In 870, one year before Alfred became king, they sailed down the Humber and frightfully wasted Lincolnshire, where a little band of Saxons, under the Earl Algar, manfully stood their ground until nearly all of them were slain. The Danes attacked the celebrated Abbey of Croyland. Many of the monks fled, and the abbey was drenched with the blood of those who remained. The barbarians then marched upon Peterborough monastery, which was one of the finest buildings in England, situated in the best part of the fen country. They sacked

it, and set it on fire. Ely, its church, its convent, and its nuns, perished by the same ruthless hands.

When Alfred received the crown, Wessex alone remained unconquered. We have seen that even he was compelled to allow the Danes to keep the large territory of the Danelagh. The roving sea-kings, who did not cease at times to trouble him, returned in the reign of his son, Edward the Elder; and also in that of his grandson, the golden-haired Athelstan, who at last overcame them in the tremendous battle of Brunnanburgh, in which five Danish kings were slain.

Athelstan died in 941; and in the short, disturbed reigns of his successors the Danes renewed their aggressions; but the depths of humiliation were not reached until the time of Ethelred II., who became king in 978, and reigned through thirty-eight miserable years.. "A sleeping king," as an old writer has called him, he utterly failed to stem the torrent of invasion; and the base treachery of some of his own nobles, did much to ruin his cause. His most noted enemy was Olave, king of Norway, who had embraced Christianity, and had then set about converting his subjects, like a true son of Odin, by force and violence. Still he was a real reformer, as far as his knowledge went, and forbade plunder to the sea-kings, who had already begun to add commerce to their profession of robbery.

It was in 994, that Olave, and Sweyn, king of Denmark, sailed up the Thames, and though driven back from London, successfully attacked the south and east coast. Ethelred offered to buy them off, and they agreed. Olave came to the court of the Saxon king, promising never more to injure England, and he faithfully kept his word. He afterwards assisted Ethelred; and the church of St. Olave, in Southwark, was one of the four which were consecrated to his memory.

Sweyn and his followers soon resumed their old work of destruction.

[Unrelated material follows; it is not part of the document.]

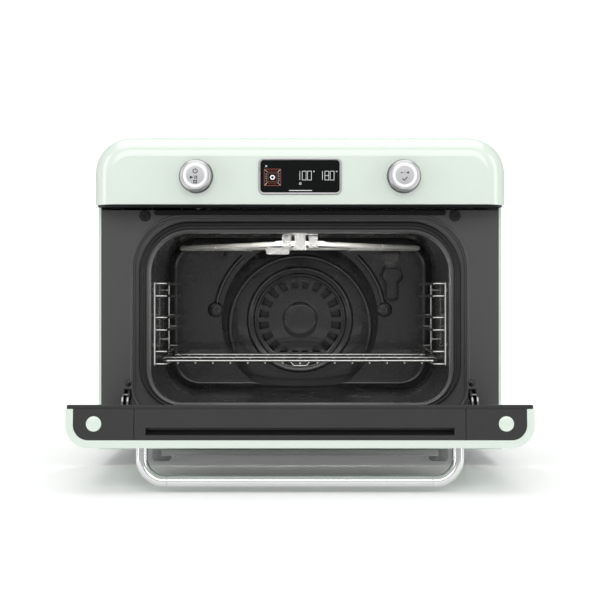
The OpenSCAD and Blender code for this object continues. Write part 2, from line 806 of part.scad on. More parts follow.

They tried several times to take London, and one of their naval stations was at Deptford, or

the deep fiord. Again Ethelred purchased with money a peace soon broken. Then by a shameful and treacherous deed-the massacre of St. Brice's day-he sought to slay suddenly, by taking them unaware, the Danes who were living in England beyond the bounds of the Danelagh. Gunhilda, the sister of Sweyn, with her husband and son, were among the victims.

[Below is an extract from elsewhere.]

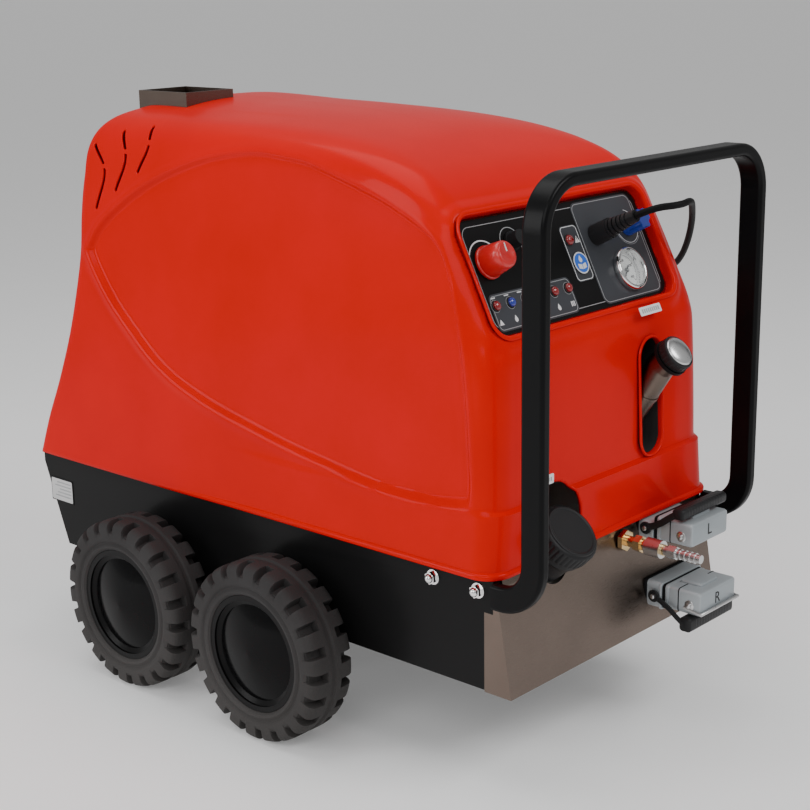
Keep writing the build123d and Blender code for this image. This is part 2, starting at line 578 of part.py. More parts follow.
# ------------------------------------------------------------------ hinges and seal
def hinges():
    fixed = None
    moving = None
    for s in (-1, 1):
        c = (s * 180, HINGE_Y, HINGE_Z)
        leaf = block(s * 180 - 12, s * 180 + 12, REAR_TOP_Y, REAR_TOP_Y + 3, 296, 346)
        knuckle = rod((s * 180 - 12, HINGE_Y, HINGE_Z), (1, 0, 0), 9, 24)
        f = leaf + knuckle
        f -= rod((s * 180 - 20, HINGE_Y, HINGE_Z), (1, 0, 0), 5.05, 40)
        fixed = f if fixed is None else fixed + f
        m = rod((s * 180 - 13, HINGE_Y, HINGE_Z), (1, 0, 0), 5, 27)
        m += rod((s * 180 + 12.4, HINGE_Y, HINGE_Z), (1, 0, 0), 9, 20)
        m += block(s * 180 + 12.4, s * 180 + 32.4, 1128.5, HINGE_Y, 350, 353)
        m += rod((s * 180 - 14.4, HINGE_Y, HINGE_Z), (1, 0, 0), 8, 2)
        moving = m if moving is None else moving + m
    put("hinge_fixed", fixed)
    put("hinge_moving", moving)


# ------------------------------------------------------------------ machinery under the hood
def machinery():
    bx, by, br = -10, 785, 200
    up = (Align.CENTER, Align.CENTER, Align.MIN)
    shell = Pos(bx, by, FLOOR_Z) * (Cylinder(br, 550, align=up) - Pos(0, 0, 3) * Cylinder(br - 3, 544, align=up))
    shell -= Pos(bx, by, 700) * Cylinder(60, 60)
    shell -= block(-137, -58, 853, 927, 700, 740)
    coil = None
    for k in range(9):
        t = Pos(bx, by, 230 + 48 * k) * Torus(160, 12)
        coil = t if coil is None else coil + t
    for a in (0, 120, 240):
        coil += Pos(bx, by, 230) * Rot(0, 0, a) * Pos(160, 0, 192) * Box(6, 26, 384)
        coil += Pos(bx, by, 171) * Rot(0, 0, a) * Pos(160, 0, 30) * Box(6, 26, 60)
    put("heating_coil", coil)
    burner = Pos(bx, by, 718) * Cylinder(76, 8, align=up) + Pos(bx, by, 600) * Cylinder(48, 120, align=up)
    burner += block(bx - 70, bx + 70, by - 60, by + 60, 726, 800)
    burner -= Pos(bx + 40, by, 763) * Rot(0, 90, 0) * Cylinder(50, 100)
    burner += Pos(bx + 70, by, 763) * Rot(0, 90, 0) * Cylinder(36, 74, align=up)
    burner += Pos(bx - 12, by, 763) * Rot(0, 90, 0) * Cylinder(7.94, 14, align=up)
    put("burner_head", burner)
    fan = Pos(bx + 4, by, 763) * Rot(0, 90, 0) * Cylinder(44, 4, align=up)
    for k in range(12):
        fan += Pos(bx + 8, by, 763) * Rot(0, 90, 0) * Rot(0, 0, 30 * k) * Pos(38, 0, 0) * Box(10, 2, 44, align=up)
    put("burner_fan", fan)
    duct = block(-139, -56, 851, 929, 718, 960) - block(-137, -58, 853, 927, 700, 980)
    put("boiler_shell", shell + duct)

    motor = Pos(-225, 490, 262) * Rot(0, 90, 0) * Cylinder(76, 200, align=up)
    for k in range(16):
        motor += Pos(-205, 490, 262) * Rot(22.5 * k, 0, 0) * Pos(0, 0, 78) * Box(150, 3, 12, align=(
            Align.MIN, Align.CENTER, Align.CENTER))
    motor += block(-200, -60, 430, 550, FLOOR_Z, 192)
    motor += block(-160, -80, 460, 520, 336, 376)
    motor -= Pos(-45, 490, 262) * Rot(0, 90, 0) * Cylinder(12.06, 30, align=up)
    put("drive_motor", motor)
    joint = Pos(-40, 490, 262) * Rot(0, 90, 0) * Cylinder(12, 86, align=up)
    joint += Pos(-12, 490, 262) * Rot(0, 90, 0) * Cylinder(34, 26, align=up)
    put("drive_coupling", joint)
    pump = block(30, 140, 430, 550, FLOOR_Z, 326)
    pump = fillet(pump.edges().filter_by(Axis.X), 14)
    pump -= Pos(26, 490, 262) * Rot(0, 90, 0) * Cylinder(12.06, 30, align=up)
    head = block(140, 214, 436, 544, 206, 300)
    for k in range(3):
        head += Pos(177, 458 + 32 * k, 300) * extrude(RegularPolygon(13, 6), 10)
        head += Pos(214, 458 + 32 * k, 236) * Rot(0, 90, 0) * extrude(RegularPolygon(13, 6), 10)
    head += Pos(177, 430, 270) * Rot(90, 0, 0) * extrude(RegularPolygon(16, 6), 20)
    head += Pos(177, 436, 270) * Rot(90, 0, 0) * Cylinder(11, 20)
    put("pressure_pump", pump + head)
    rise = tube([Vector(177, 409, 270), Vector(177, 360, 270), Vector(177, 330, 300), Vector(177, 324, 350),
                 Vector(177, 330, 400), Vector(165, 360, 440), Vector(150, 410, 452), Vector(130, 460, 460),
                 Vector(110, 510, 470), Vector(80, 560, 480), Vector(55, 588, 480)], 12)
    put("pressure_pipe", rise)
    board = block(-232, 40, 396, 400, FLOOR_Z + 30, 660)
    board += block(-232, 40, 388, 400, FLOOR_Z, FLOOR_Z + 30)
    box = block(-225, 30, 310, 396, 400, 650)
    box = fillet(box.edges().filter_by(Axis.Y), 8)
    put("control_box", board + box)


# ------------------------------------------------------------------ main
def build():
    for tag, side, y in (("front_left", -1, AXLE_Y[0]), ("front_right", 1, AXLE_Y[0]),
                         ("rear_left", -1, AXLE_Y[1]), ("rear_right", 1, AXLE_Y[1])):
        wheel(tag, side, y)
    chassis(axles())
    handle()
    hood()
    panel()
    red = rotary("red", RED_KNOB, 24, 44, 26)
    black = rotary("black", BLACK_KNOB, 13, 22, 15)
    blue = rotary("blue", BLUE_KNOB, 15, 38, 17, lobes=6)
    put("switch_bodies", red + black + blue)
    gauge()
    lead()
    fillers()
    put("connector_bases", connector("left", CONN_Z[0], True) + connector("right", CONN_Z[1], False))
    coupling()
    hinges()
    machinery()


build()
for name, shape in PARTS.items():
    export_step(shape, "parts/" + name + ".step")
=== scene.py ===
import json
import math

import bmesh
import bpy
import numpy as np
from mathutils import Matrix, Vector

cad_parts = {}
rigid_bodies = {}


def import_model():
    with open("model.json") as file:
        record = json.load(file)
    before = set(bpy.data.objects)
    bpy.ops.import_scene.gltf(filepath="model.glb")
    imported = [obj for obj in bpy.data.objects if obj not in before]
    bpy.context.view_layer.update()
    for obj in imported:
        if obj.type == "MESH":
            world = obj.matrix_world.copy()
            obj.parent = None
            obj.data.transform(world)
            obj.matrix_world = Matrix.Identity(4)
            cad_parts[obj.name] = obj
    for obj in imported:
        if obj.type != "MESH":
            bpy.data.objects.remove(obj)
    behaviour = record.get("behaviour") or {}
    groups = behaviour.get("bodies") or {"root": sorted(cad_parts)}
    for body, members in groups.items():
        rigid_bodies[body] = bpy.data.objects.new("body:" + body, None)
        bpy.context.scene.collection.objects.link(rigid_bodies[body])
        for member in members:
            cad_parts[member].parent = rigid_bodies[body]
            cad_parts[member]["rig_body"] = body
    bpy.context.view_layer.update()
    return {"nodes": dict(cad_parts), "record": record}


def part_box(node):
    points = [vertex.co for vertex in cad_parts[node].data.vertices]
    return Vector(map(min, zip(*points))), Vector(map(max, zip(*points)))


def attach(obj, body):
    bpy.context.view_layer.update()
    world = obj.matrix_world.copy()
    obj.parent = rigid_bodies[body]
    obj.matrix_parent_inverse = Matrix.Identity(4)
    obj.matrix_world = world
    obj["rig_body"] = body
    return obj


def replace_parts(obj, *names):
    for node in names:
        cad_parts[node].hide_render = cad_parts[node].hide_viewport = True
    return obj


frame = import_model()
NODES = frame["nodes"]
MM = 0.001
Y0 = -0.5245           # local zero of the design, at the foot of the front panel
SLOPE = np.array([0.0, 0.445, 0.8955])
NORMAL = np.array([0.0, -0.8955, 0.445])
FACE = -11.4           # printed face of the control panel along NORMAL, mm


def at(x, l, z):
    """A design point in mm as a frame point in metres."""
    return np.array([x * MM, l * MM + Y0, z * MM])


def panel_at(u, v, w=FACE):
    """A point on the tilted control panel, u across, v up, w out."""
    return at(0, 51, 675) + (np.array([1.0, 0, 0]) * u + SLOPE * v + NORMAL * w) * MM


def body_of(node):
    return NODES[node]["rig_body"]


# ---- camera
camera = bpy.data.objects.new("camera", bpy.data.cameras.new("camera"))
bpy.context.scene.collection.objects.link(camera)
bpy.context.scene.camera = camera
CAMERA_AT = (-2.04, -1.9025, 1.219)
YAW, PITCH, ROLL = 0.835, 0.262, -0.016
SENSOR, LENS = 36.0, 72.98
look = Vector((math.sin(YAW) * math.cos(PITCH), math.cos(YAW) * math.cos(PITCH), -math.sin(PITCH)))
side = Vector((math.cos(YAW), -math.sin(YAW), 0))
upward = side.cross(look)
turned_side = side * math.cos(ROLL) + upward * math.sin(ROLL)
turned_up = upward * math.cos(ROLL) - side * math.sin(ROLL)
camera.matrix_world = Matrix.Translation(CAMERA_AT) @ Matrix(
    (turned_side, turned_up, -look)).transposed().to_4x4()
camera.data.sensor_width = SENSOR
camera.data.lens = LENS
camera.data.clip_start = 0.05


# ---- materials
MATS = {}
DUST = (0.23, 0.21, 0.19)
RED = (0.60, 0.0005, 0.0002)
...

The Danes came without loss of time to avenge their countrymen. War and bloodshed defaced the land again, and again gold bought a vain, brief truce. Soon Sweyn set forth himself, and his little vessels with gold and silver lions and eagles glittering on their bows, sailed up the Humber, where his brethren of the Danelagh were waiting to join him; and Saxon England groaned once more in the horrors of a barbarian invasion. Even London yielded at last, and Ethelred fled.

Sweyn died, and the Danes chose his son Canute as king; but the Witanagemot would not submit to that, and proposed that Ethelred should resume his crown on condition of doing better; but he never regained his authority. After his death, his brave, resolute son, Edmund Ironside, maintained the contest, sometimes victoriously, on many a hard-fought field, until at the battle of Assandun he was defeated with a great slaughter of his nobility. He then consented to divide the kingdom, but his death soon afterwards, left Canute without a rival, and the Witanagemot elected him to the sole sovereignty. He thus added the crown of England to those of Denmark and Norway, and the Dane ruled over the Saxon.

Canute declared himself a Christian, though the fierceness of the heathen sea-king was by no means effaced. Many savage deeds are associated with his name, but it is fair to remember that when his throne was firmly established, he governed his Danish and Saxon subjects for twenty years with a strong but equal hand.